● RECORDED DATA:
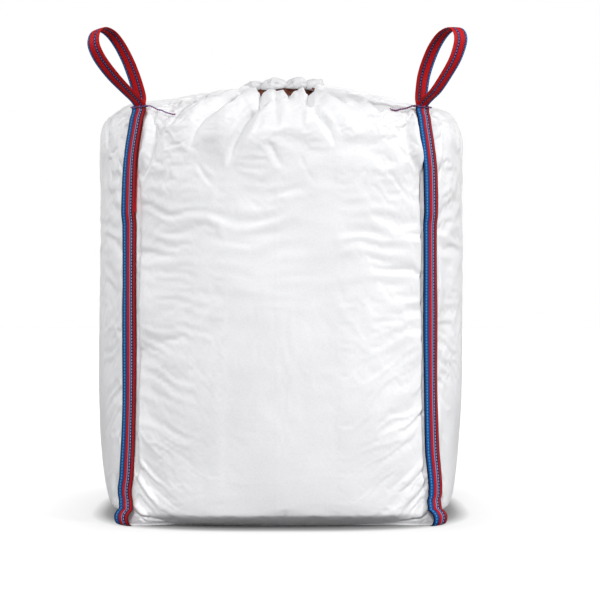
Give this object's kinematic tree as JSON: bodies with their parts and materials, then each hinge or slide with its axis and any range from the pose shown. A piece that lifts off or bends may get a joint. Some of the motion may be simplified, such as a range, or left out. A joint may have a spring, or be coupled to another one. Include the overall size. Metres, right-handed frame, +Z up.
{
  "type": "bulk cement bag",
  "caption": "Filled woven bulk bag of cement: bulging fabric sides, a tied neck with a ruffle, and webbing lifting loops at the corners.",
  "frame": {"origin": "middle of the underside of the base, on the floor that the bag stands on", "axes": "+Z up, the front panel faces -Y, +X to the right of someone who looks at the front"},
  "size_m": [1.1004, 1.1004, 1.3849],
  "materials": {
    "woven_fabric": "white laminated woven polypropylene",
    "cement": "loose grey powder",
    "tape": "brown woven tape",
    "webbing": "red webbing with blue stripes",
    "binding_cord": "twisted blue and red cord"
  },
  "bodies": {
    "root": {"front_panel": "woven_fabric", "back_panel": "woven_fabric", "left_panel": "woven_fabric", "right_panel": "woven_fabric", "base_panel": "woven_fabric", "gathered_neck": "woven_fabric", "cement_fill": "cement", "neck_tape": "tape", "corner_strap_front_left": "webbing", "corner_strap_front_right": "webbing", "corner_strap_rear_left": "webbing", "corner_strap_rear_right": "webbing", "lifting_loop_front_left": "webbing", "lifting_loop_front_right": "webbing", "lifting_loop_rear_left": "webbing", "lifting_loop_rear_right": "webbing", "loop_binding_front_left": "binding_cord", "loop_binding_front_right": "binding_cord", "loop_binding_rear_left": "binding_cord", "loop_binding_rear_right": "binding_cord", "binding_tail_front_left": "binding_cord", "binding_tail_front_right": "binding_cord"}
  },
  "joints": []
}
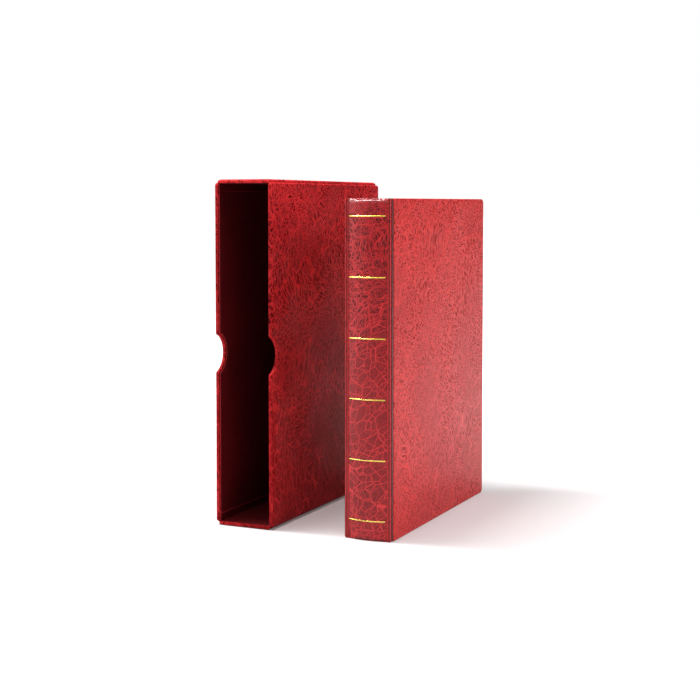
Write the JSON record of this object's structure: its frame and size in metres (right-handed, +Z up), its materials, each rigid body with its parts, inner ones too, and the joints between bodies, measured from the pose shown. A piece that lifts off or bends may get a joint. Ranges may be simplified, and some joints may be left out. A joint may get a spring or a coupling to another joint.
{
  "type": "ring binder with slipcase",
  "caption": "Red leatherette ring binder standing beside its open slipcase, with hinged covers, a convex spine and a lever-operated ring mechanism.",
  "frame": {"origin": "on the surface that both stand on, in the middle of the box round the slipcase and the binder", "axes": "+X across from the slipcase to the binder, +Y from the open mouth and the spine towards the back, +Z up"},
  "size_m": [0.18, 0.248, 0.328],
  "materials": {
    "grained_leatherette": "grained satin",
    "smooth_lining": "smooth satin",
    "greyboard": "matte",
    "thin_foam": "matte",
    "nickel_plated_steel": "polished nickel plate",
    "rivet_steel": "satin nickel plate"
  },
  "bodies": {
    "slipcase": {"slipcase_left_skin": "grained_leatherette", "slipcase_left_board": "greyboard", "slipcase_left_lining": "smooth_lining", "slipcase_right_skin": "grained_leatherette", "slipcase_right_board": "greyboard", "slipcase_right_lining": "smooth_lining", "slipcase_top_skin": "grained_leatherette", "slipcase_top_board": "greyboard", "slipcase_top_lining": "smooth_lining", "slipcase_bottom_skin": "grained_leatherette", "slipcase_bottom_board": "greyboard", "slipcase_bottom_lining": "smooth_lining", "slipcase_back_skin": "grained_leatherette", "slipcase_back_board": "greyboard", "slipcase_back_lining": "smooth_lining"},
    "back_cover": {"back_cover_skin": "grained_leatherette", "back_cover_padding": "thin_foam", "back_cover_board": "greyboard", "back_cover_lining": "smooth_lining"},
    "spine": {"spine_skin": "grained_leatherette", "spine_padding": "thin_foam", "spine_board": "greyboard", "spine_lining": "smooth_lining", "front_hinge_strip": "grained_leatherette", "back_hinge_strip": "grained_leatherette", "ring_housing": "nickel_plated_steel", "housing_rivets": "rivet_steel", "lever_pins": "nickel_plated_steel"},
    "front_cover": {"front_cover_skin": "grained_leatherette", "front_cover_padding": "thin_foam", "front_cover_board": "greyboard", "front_cover_lining": "smooth_lining"},
    "left_ring_half": {"left_ring_blade": "nickel_plated_steel", "left_half_rings": "nickel_plated_steel"},
    "right_ring_half": {"right_ring_blade": "nickel_plated_steel", "right_half_rings": "nickel_plated_steel"},
    "upper_lever": {"upper_ring_lever": "nickel_plated_steel"},
    "lower_lever": {"lower_ring_lever": "nickel_plated_steel"}
  },
  "joints": [
    {"name": "binder_slide", "type": "slide", "parent": "slipcase", "child": "back_cover", "axis": [0, -1, 0], "range_m": [0, 0.25]},
    {"name": "back_cover_hinge", "type": "hinge", "parent": "back_cover", "child": "spine", "pos_m": [0.0432, -0.1174, 0.155], "axis": [0, 0, -1], "range_deg": [0, 90]},
    {"name": "front_cover_hinge", "type": "hinge", "parent": "spine", "child": "front_cover", "pos_m": [0.0888, -0.1174, 0.155], "axis": [0, 0, -1], "range_deg": [0, 90]},
    {"name": "ring_opening", "type": "hinge", "parent": "spine", "child": "left_ring_half", "pos_m": [0.05685, -0.1135, 0.155], "axis": [0, 0, 1], "range_deg": [0, 15]},
    {"name": "right_ring_opening", "type": "hinge", "parent": "spine", "child": "right_ring_half", "pos_m": [0.07515, -0.1135, 0.155], "axis": [0, 0, -1], "range_deg": [0, 15]},
    {"name": "upper_lever_turn", "type": "hinge", "parent": "spine", "child": "upper_lever", "pos_m": [0.066, -0.1131, 0.289], "axis": [1, 0, 0], "range_deg": [0, 27]},
    {"name": "lower_lever_turn", "type": "hinge", "parent": "spine", "child": "lower_lever", "pos_m": [0.066, -0.1131, 0.021], "axis": [-1, 0, 0], "range_deg": [0, 27]}
  ],
  "couplings": [
    {"joint": "right_ring_opening", "follows": "ring_opening", "ratio": 1},
    {"joint": "upper_lever_turn", "follows": "ring_opening", "ratio": 1.8},
    {"joint": "lower_lever_turn", "follows": "ring_opening", "ratio": 1.8}
  ]
}
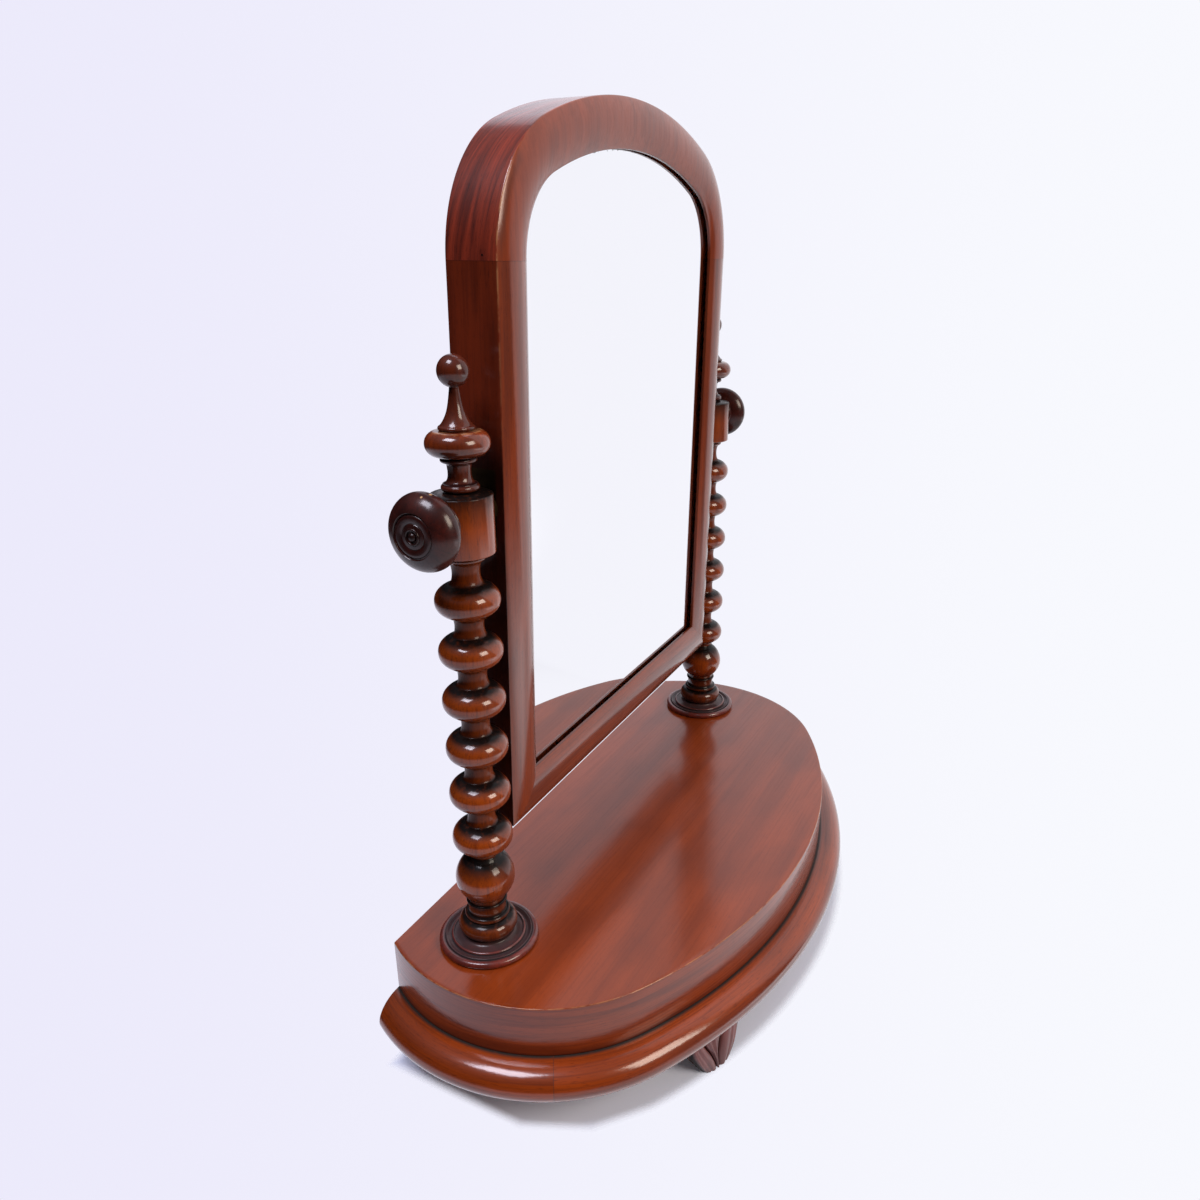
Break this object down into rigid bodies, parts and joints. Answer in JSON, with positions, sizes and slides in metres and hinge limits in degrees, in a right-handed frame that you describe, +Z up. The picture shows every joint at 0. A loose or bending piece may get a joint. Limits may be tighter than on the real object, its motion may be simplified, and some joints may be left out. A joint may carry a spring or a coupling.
{
  "type": "dressing table mirror",
  "caption": "Swing toilet mirror: arched frame pivoting between bobbin-turned columns on a bow-fronted plinth, clamped by turned side knobs.",
  "frame": {"origin": "on the floor, under the middle of the box round the stand's base", "axes": "+Z up, +X towards the right column as seen from the front, so the glass faces -Y"},
  "size_m": [0.496, 0.2229, 0.5795],
  "materials": {
    "mahogany": "French polished, red-brown",
    "carved_mahogany": "carved, dull dark wax in the grooves",
    "ebonised_wood": "turned, stained almost black under polish",
    "pine": "bare softwood, aged",
    "mirror_glass": "silvered plate glass",
    "brass": "plain, slightly tarnished",
    "steel": "plain turned steel"
  },
  "bodies": {
    "stand": {"base_board": "pine", "base_moulding_front": "mahogany", "base_moulding_corner_left": "mahogany", "base_moulding_corner_right": "mahogany", "base_moulding_side_left": "mahogany", "base_moulding_side_right": "mahogany", "plinth_core": "pine", "plinth_edge_veneer": "mahogany", "plinth_top_veneer": "mahogany", "front_foot_left": "carved_mahogany", "front_foot_right": "carved_mahogany", "rear_foot_left": "pine", "rear_foot_right": "pine", "foot_screws": "steel", "column_screws": "steel", "column_collar_left": "ebonised_wood", "column_collar_right": "ebonised_wood", "column_left": "mahogany", "column_right": "mahogany", "finial_left": "mahogany", "finial_right": "mahogany"},
    "mirror": {"frame_stile_left": "mahogany", "frame_stile_right": "mahogany", "frame_bottom_rail": "mahogany", "frame_haunch_left": "mahogany", "frame_haunch_right": "mahogany", "frame_crown": "mahogany", "frame_dowels": "pine", "mirror_glass": "mirror_glass", "glass_blocks": "pine", "backboard": "pine", "backboard_screws": "brass", "pivot_plate_left": "brass", "pivot_plate_right": "brass", "pivot_plate_screws": "brass", "pivot_washer_left": "brass", "pivot_washer_right": "brass"},
    "knob_slide_left": {"knob_washer_left": "brass"},
    "knob_slide_right": {"knob_washer_right": "brass"},
    "knob_left": {"knob_left": "ebonised_wood", "clamp_screw_left": "steel"},
    "knob_right": {"knob_right": "ebonised_wood", "clamp_screw_right": "steel"}
  },
  "joints": [
    {"name": "mirror_tilt", "type": "hinge", "parent": "stand", "child": "mirror", "pos_m": [0, 0.0615, 0.3612], "axis": [1, 0, 0], "continuous": true},
    {"name": "knob_left_travel", "type": "slide", "parent": "stand", "child": "knob_slide_left", "axis": [-1, 0, 0], "range_m": [0, 0.003]},
    {"name": "knob_left_turn", "type": "hinge", "parent": "knob_slide_left", "child": "knob_left", "pos_m": [-0.2, 0.0615, 0.3612], "axis": [-1, 0, 0], "range_deg": [0, 720]},
    {"name": "knob_right_travel", "type": "slide", "parent": "stand", "child": "knob_slide_right", "axis": [1, 0, 0], "range_m": [0, 0.003]},
    {"name": "knob_right_turn", "type": "hinge", "parent": "knob_slide_right", "child": "knob_right", "pos_m": [0.2, 0.0615, 0.3612], "axis": [1, 0, 0], "range_deg": [0, 720]}
  ],
  "couplings": [
    {"joint": "knob_left_travel", "follows": "knob_left_turn", "m_per_rad": 0.0002387},
    {"joint": "knob_right_travel", "follows": "knob_right_turn", "m_per_rad": 0.0002387}
  ]
}
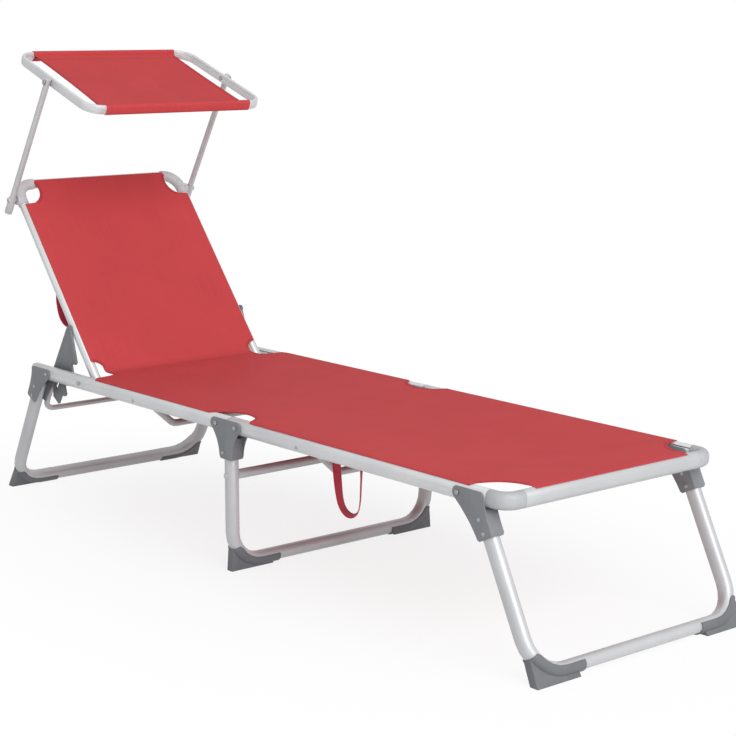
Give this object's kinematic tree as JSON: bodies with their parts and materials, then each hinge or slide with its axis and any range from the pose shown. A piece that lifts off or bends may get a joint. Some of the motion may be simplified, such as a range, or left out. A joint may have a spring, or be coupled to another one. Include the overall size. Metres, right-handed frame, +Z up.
{
  "type": "sun lounger",
  "caption": "Folding sun lounger with tubular legs, slung mesh seat, ratchet backrest and a tilting sunshade.",
  "frame": {"origin": "on the ground, under the middle of the whole lounger's box", "axes": "+Z up, +X towards the foot end, +Y towards the left side as seen by a person sitting in it"},
  "size_m": [1.8252, 0.56, 1.0398],
  "materials": {
    "rail": "satin",
    "leg": "satin",
    "plastic": "matt",
    "elbow": "matt",
    "rack": "matt",
    "pin": "bright",
    "sling": "open woven mesh",
    "strap": "webbing",
    "cap": "matt"
  },
  "bodies": {
    "seat_frame": {"seat_rail_right": "rail", "seat_rail_left": "rail", "seat_rail_cap_right": "cap", "seat_rail_cap_left": "cap", "rack_stud_right": "pin", "rack_stud_left": "pin", "seat_cross_tube": "leg", "seat_sling": "sling", "crease_sling": "sling"},
    "middle_leg": {"middle_leg_tube": "leg", "middle_crossbar": "leg", "middle_bracket_right": "plastic", "middle_bracket_left": "plastic", "middle_foot_right": "plastic", "middle_foot_left": "plastic", "middle_pin_head_right": "pin", "middle_pin_head_left": "pin", "middle_pin_foot_right": "pin", "middle_pin_foot_left": "pin"},
    "foot_section": {"foot_rail_right": "rail", "foot_rail_left": "rail", "foot_elbow_right": "elbow", "foot_elbow_left": "elbow", "foot_end_bar": "rail", "foot_cross_tube": "leg", "foot_sling": "sling", "foot_strap": "strap"},
    "foot_leg": {"foot_leg_tube": "leg", "foot_leg_bracket_right": "plastic", "foot_leg_bracket_left": "plastic", "foot_leg_foot_right": "plastic", "foot_leg_foot_left": "plastic", "foot_leg_pin_right": "pin", "foot_leg_pin_left": "pin"},
    "head_leg": {"head_leg_tube": "leg", "head_leg_bracket_right": "plastic", "head_leg_bracket_left": "plastic", "head_leg_foot_right": "plastic", "head_leg_foot_left": "plastic", "head_leg_pin_right": "pin", "head_leg_pin_left": "pin"},
    "backrest": {"backrest_frame": "rail", "backrest_sleeve_right": "elbow", "backrest_sleeve_left": "elbow", "backrest_pin_right": "pin", "backrest_pin_left": "pin", "backrest_sling": "sling", "backrest_strap": "strap"},
    "support_bar": {"support_bar": "leg", "support_rack_right": "rack", "support_rack_left": "rack"},
    "canopy_arms": {"canopy_rod_right": "leg", "canopy_rod_left": "leg"},
    "canopy": {"canopy_frame": "leg", "canopy_cover": "sling", "canopy_screw_right": "pin", "canopy_screw_left": "pin"}
  },
  "joints": [
    {"name": "middle_leg_fold", "type": "hinge", "parent": "seat_frame", "child": "middle_leg", "pos_m": [-0.01371, 0, 0.306], "axis": [0, 1, 0], "range_deg": [0, 82]},
    {"name": "foot_section_fold", "type": "hinge", "parent": "middle_leg", "child": "foot_section", "pos_m": [0.05229, 0, 0.306], "axis": [0, 1, 0], "range_deg": [0, 80]},
    {"name": "foot_leg_fold", "type": "hinge", "parent": "foot_section", "child": "foot_leg", "pos_m": [0.71329, 0, 0.306], "axis": [0, 1, 0], "range_deg": [0, 115], "deforming": ["foot_strap"]},
    {"name": "head_leg_fold", "type": "hinge", "parent": "seat_frame", "child": "head_leg", "pos_m": [-0.69471, 0, 0.306], "axis": [0, -1, 0], "range_deg": [0, 110]},
    {"name": "backrest_tilt", "type": "hinge", "parent": "seat_frame", "child": "backrest", "pos_m": [-0.55571, 0, 0.306], "axis": [0, 1, 0], "range_deg": [-50.7, 84], "deforming": ["crease_sling"]},
    {"name": "support_bar_swing", "type": "hinge", "parent": "backrest", "child": "support_bar", "pos_m": [-0.64565, 0, 0.41589], "axis": [0, 1, 0], "range_deg": [0, 100]},
    {"name": "canopy_arm_swing", "type": "hinge", "parent": "backrest", "child": "canopy_arms", "pos_m": [-0.87367, 0, 0.69447], "axis": [0, -1, 0], "range_deg": [-40, 120]},
    {"name": "canopy_tilt", "type": "hinge", "parent": "canopy_arms", "child": "canopy", "pos_m": [-0.69986, 0, 0.97263], "axis": [0, 1, 0], "range_deg": [-60, 70]}
  ]
}
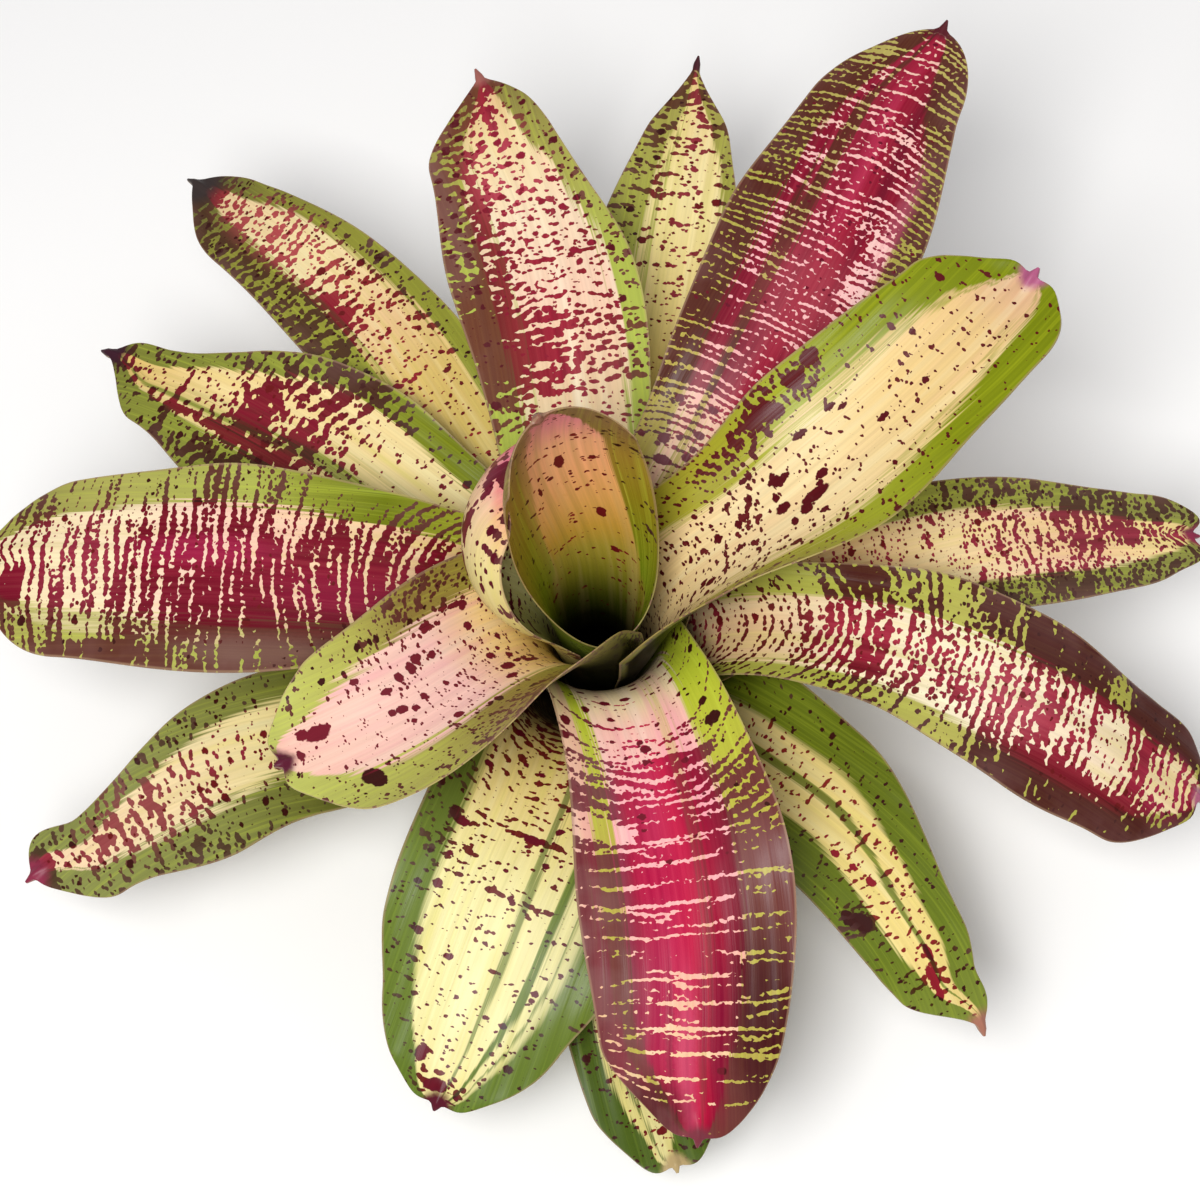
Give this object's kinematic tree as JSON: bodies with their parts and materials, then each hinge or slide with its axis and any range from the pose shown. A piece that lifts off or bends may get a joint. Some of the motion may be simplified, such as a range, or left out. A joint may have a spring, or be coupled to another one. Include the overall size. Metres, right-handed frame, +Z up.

● PROBLEM REQUIREMENTS: In the entries above, identify every line with the word "rigid". Copy those lines.

● REPLY TO THE EXERCISE:
Write the JSON record of this object's structure: its frame and size in metres (right-handed, +Z up), its materials, each rigid body with its parts, inner ones too, and the joints between bodies, measured from the pose shown. A piece that lifts off or bends may get a joint. Ranges may be simplified, and some joints may be left out. A joint may get a spring or a coupling to another joint.
Break this object down into rigid bodies, parts and joints. Answer in JSON, with positions, sizes and slides in metres and hinge limits in degrees, in a right-handed frame that you describe, +Z up. The picture shows every joint at 0. A loose or bending piece may get a joint. Limits may be tighter than on the real object, its motion may be simplified, and some joints may be left out. A joint may carry a spring or a coupling.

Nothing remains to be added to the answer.